Die Entscheidung ist eindeutig ergebnisorientiert gefällt worden. So verweist das Gericht am Ende seiner Begründung noch einmal ausdrücklich auf den Satz der BGH-Entscheidung, wonach es gerechter sei, alle haften zu lassen, die sich an der gemeinsamen Gefährdung in einer ihre Haftung begründenden Weise beteiligt haben, als den Geschädigten leer ausgehen zu lassen.

Das Urteil des OLG München ist rechtskräftig geworden, obgleich es die Tür zur Revision vor dem BGH offen gelassen hatte, da die Sache grundsätzliche Bedeutung habe und die hier entscheidende Frage noch nicht höchstrichterlich entschieden worden sei.

Somit ist bis heute immer noch offen, ob bei ungeklärter Verursachung mehrere Tierhalter gleichermaßen in Anspruch genommen werden können. Das Urteil des OLG München könnte aber auch schon für sich betrachtet erhebliche Nebenwirkungen auf die gesamte Schadensregulierungspraxis insbesondere bei gegenseitigen Tierverletzungen auf der Weide entfalten. Denn die Haftung gerade bei Weideverletzungen wird oftmals mit der Begründung abgelehnt, dass der Tathergang nicht bewiesen werden könne und das Tier sich ebenso gut selbst verletzt haben oder den Angriff des anderen Pferdes provoziert haben könne.

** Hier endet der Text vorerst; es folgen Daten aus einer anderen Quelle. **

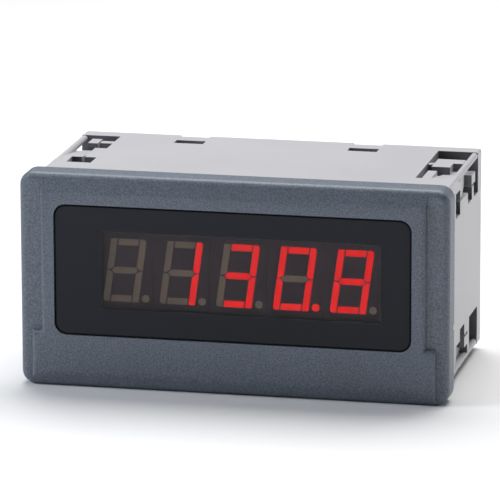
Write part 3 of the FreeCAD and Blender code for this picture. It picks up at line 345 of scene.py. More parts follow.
def masked_glass_fibre_board(along):
    """Glass-fibre board under green solder mask: copper tracks show through as paler lines,
    and the sawn edge is bare straw-coloured laminate."""
    skin = Surface("masked_glass_fibre_board_" + along)
    level = along == "level"
    turn = (0.0 if level else math.radians(90), 0.0, 0.0)
    flat = skin.add("Mapping", {"Vector": skin.place, "Rotation": turn})
    tracks = skin.add("TexBrick", {
        "Vector": flat.outputs["Vector"], "Color1": solid("#14532F"), "Color2": solid("#175A34"),
        "Mortar": solid("#2C7A45"), "Scale": 1.0, "Mortar Size": 0.22 * MM,
        "Mortar Smooth": 0.1, "Brick Width": 7.4 * MM, "Row Height": 1.9 * MM})
    facing = skin.add("SeparateXYZ", {"Vector": skin.add("NewGeometry").outputs["Normal"]})
    broad = skin.maths("ABSOLUTE", facing.outputs["Z" if level else "Y"])
    edge = skin.maths("LESS_THAN", broad, 0.5)
    return skin.done({
        "Base Color": skin.mix(edge, tracks.outputs["Color"], solid("#A9A06A")),
        "Normal": skin.relief(tracks.outputs["Fac"], 0.3, 0.035 * MM), "Roughness": 0.28})


def tinned_copper():
    """Hot-tinned copper: bright, slightly wavy metal."""
    skin = Surface("tinned_copper")
    wave = skin.noise(0.8 * MM)
    return skin.done({"Base Color": solid("#CFCFCB"), "Metallic": 1.0,
                      "Roughness": skin.polish(wave, 0.18, 0.42),
                      "Normal": skin.relief(wave, 0.2, 0.05 * MM)})


def stacked_core_steel(sheet):
    """Varnished steel sheets stacked along the core: fine dark seams and a brown sheen."""
    skin = Surface("stacked_core_steel")
    bands = skin.wave(sheet, "Y", "SIN", 0.0)
    return skin.done({"Base Color": skin.ramp(bands, "#2A2522", "#75706B", (0.1, 0.45)),
                      "Normal": skin.relief(bands, 0.5, 0.06 * MM),
                      "Metallic": 0.85, "Roughness": 0.42})


def polyester_tape():
    """Yellow polyester tape over a winding: glossy, with the edge of each wrap standing up."""
    skin = Surface("polyester_tape")
    tape_width = 4.5 * MM
    wraps = skin.wave(tape_width, "Z", "SAW", 0.3)
    return skin.done({"Base Color": solid("#D2A624"), "Roughness": 0.25,
                      "Normal": skin.relief(wraps, 0.5, 0.08 * MM)})


def grey_inked_face(colour):
    """Inked face of a digit module: dark neutral grey, dull, with a light print grain."""
    skin = Surface("grey_inked_face")
    return skin.done({"Base Color": skin.clouded(colour, 0.3 * MM, 0.93, 1.07),
                      "Roughness": 0.55, "Specular IOR Level": 0.2})


def milky_epoxy_unlit(colour):
    """Cast milky epoxy that fills an unlit segment: warm grey, waxy, faintly cloudy."""
    skin = Surface("milky_epoxy_unlit")
    return skin.done({"Base Color": skin.clouded(colour, 1.2 * MM, 0.94, 1.06),
                      "Roughness": 0.4})


def milky_epoxy_lit(colour, strength):
    """The same epoxy with its red diode on: it glows evenly, a little hotter in patches."""
    skin = Surface("milky_epoxy_lit")
    return skin.done({"Emission Color": skin.clouded(colour, 2.4 * MM, 0.92, 1.08, 1.0),
                      "Emission Strength": strength, "Base Color": solid("#5A0C0A"),
                      "Roughness": 0.4, "Specular IOR Level": 0.2})


def green_moulded_polyamide(colour):
    """Moulded polyamide of terminals: mid green, satin, with a slight flow mottle."""
    skin = Surface("green_moulded_polyamide")
    return skin.done({"Base Color": skin.clouded(colour, 5 * MM, 0.93, 1.06, 3.0),
                      "Normal": skin.relief(skin.noise(0.25 * MM), 0.2, 0.04 * MM),
                      "Roughness": 0.38})


def mottled(name, size, detail, dark, light, looks):
    """A surface whose colour runs between two tones in patches of a size."""
    skin = Surface(name)
    tone = skin.ramp(skin.noise(size, detail), dark, light)
    return skin.done({"Base Color": tone, **looks})


def black_moulded_nylon():
    """Glass-filled nylon: dull black with a faint fibre mottle on its skin."""
    return mottled("black_moulded_nylon", 0.6 * MM, 4.0, "#161616", "#262626",
                   {"Roughness": 0.5})


def inner_case_painted_shade():
    """Inner case in dull near-black: painted shade, so that the sleeve's windows read as dark
    holes.
    """
    return mottled("inner_case_painted_shade", 0.5 * MM, 2.0, "#15171B", "#1F2228",
                   {"Roughness": 0.6})


def printed_stripe():
    """Pale ink stripe that marks a capacitor's negative side, on the same glossy sleeve."""
    return mottled("printed_stripe", 0.5 * MM, 3.0, "#8C93A2", "#B4BAC6", {"Roughness": 0.3})


def enamelled_copper_wire():
    """Enamelled winding wire: copper under clear amber enamel, bright along each turn."""
    return mottled("enamelled_copper_wire", 2 * MM, 2.0, "#A9561F", "#CC7A3A",
                   {"Metallic": 1.0, "Roughness": 0.3, "Coat Weight": 0.6})


def fired_ceramic():
    """Fired ceramic of small resistors: near-black top glaze with a fine speckle."""
    return mottled("fired_ceramic", 0.2 * MM, 2.0, "#1B1B1E", "#2E2E33", {"Roughness": 0.35})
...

Diese Schwierigkeiten in der Beweisführung gingen bislang immer zulasten des geschädigten Pferdehalters. Wenn aber nun nach OLG München allein schon die Gefahr, der sich Tierhalter gegenseitig aussetzen, wenn sie ihre Pferde gemeinsam auf die Weide stellen, zur Haftung führen soll, dann würde dies im Ergebnis bei vielen Weideunfällen zu einer quotenmäßigen Haftung aller beteiligten Tierhalter führen.
Einfacher ist es in der Konstellation, dass zwar nicht mehr festgestellt werden kann, welches Tier einen Schaden verursacht hat, unzweifelhaft aber eines von mehreren Tieren eines Tierhalters infrage kommt: In diesem Falle haftet der Tierhalter so oder so, gleich welches seiner Tiere nun den Schaden herbeigeführt hat (siehe: OLG Koblenz, 10. Mai 2012, 2 U 573/09).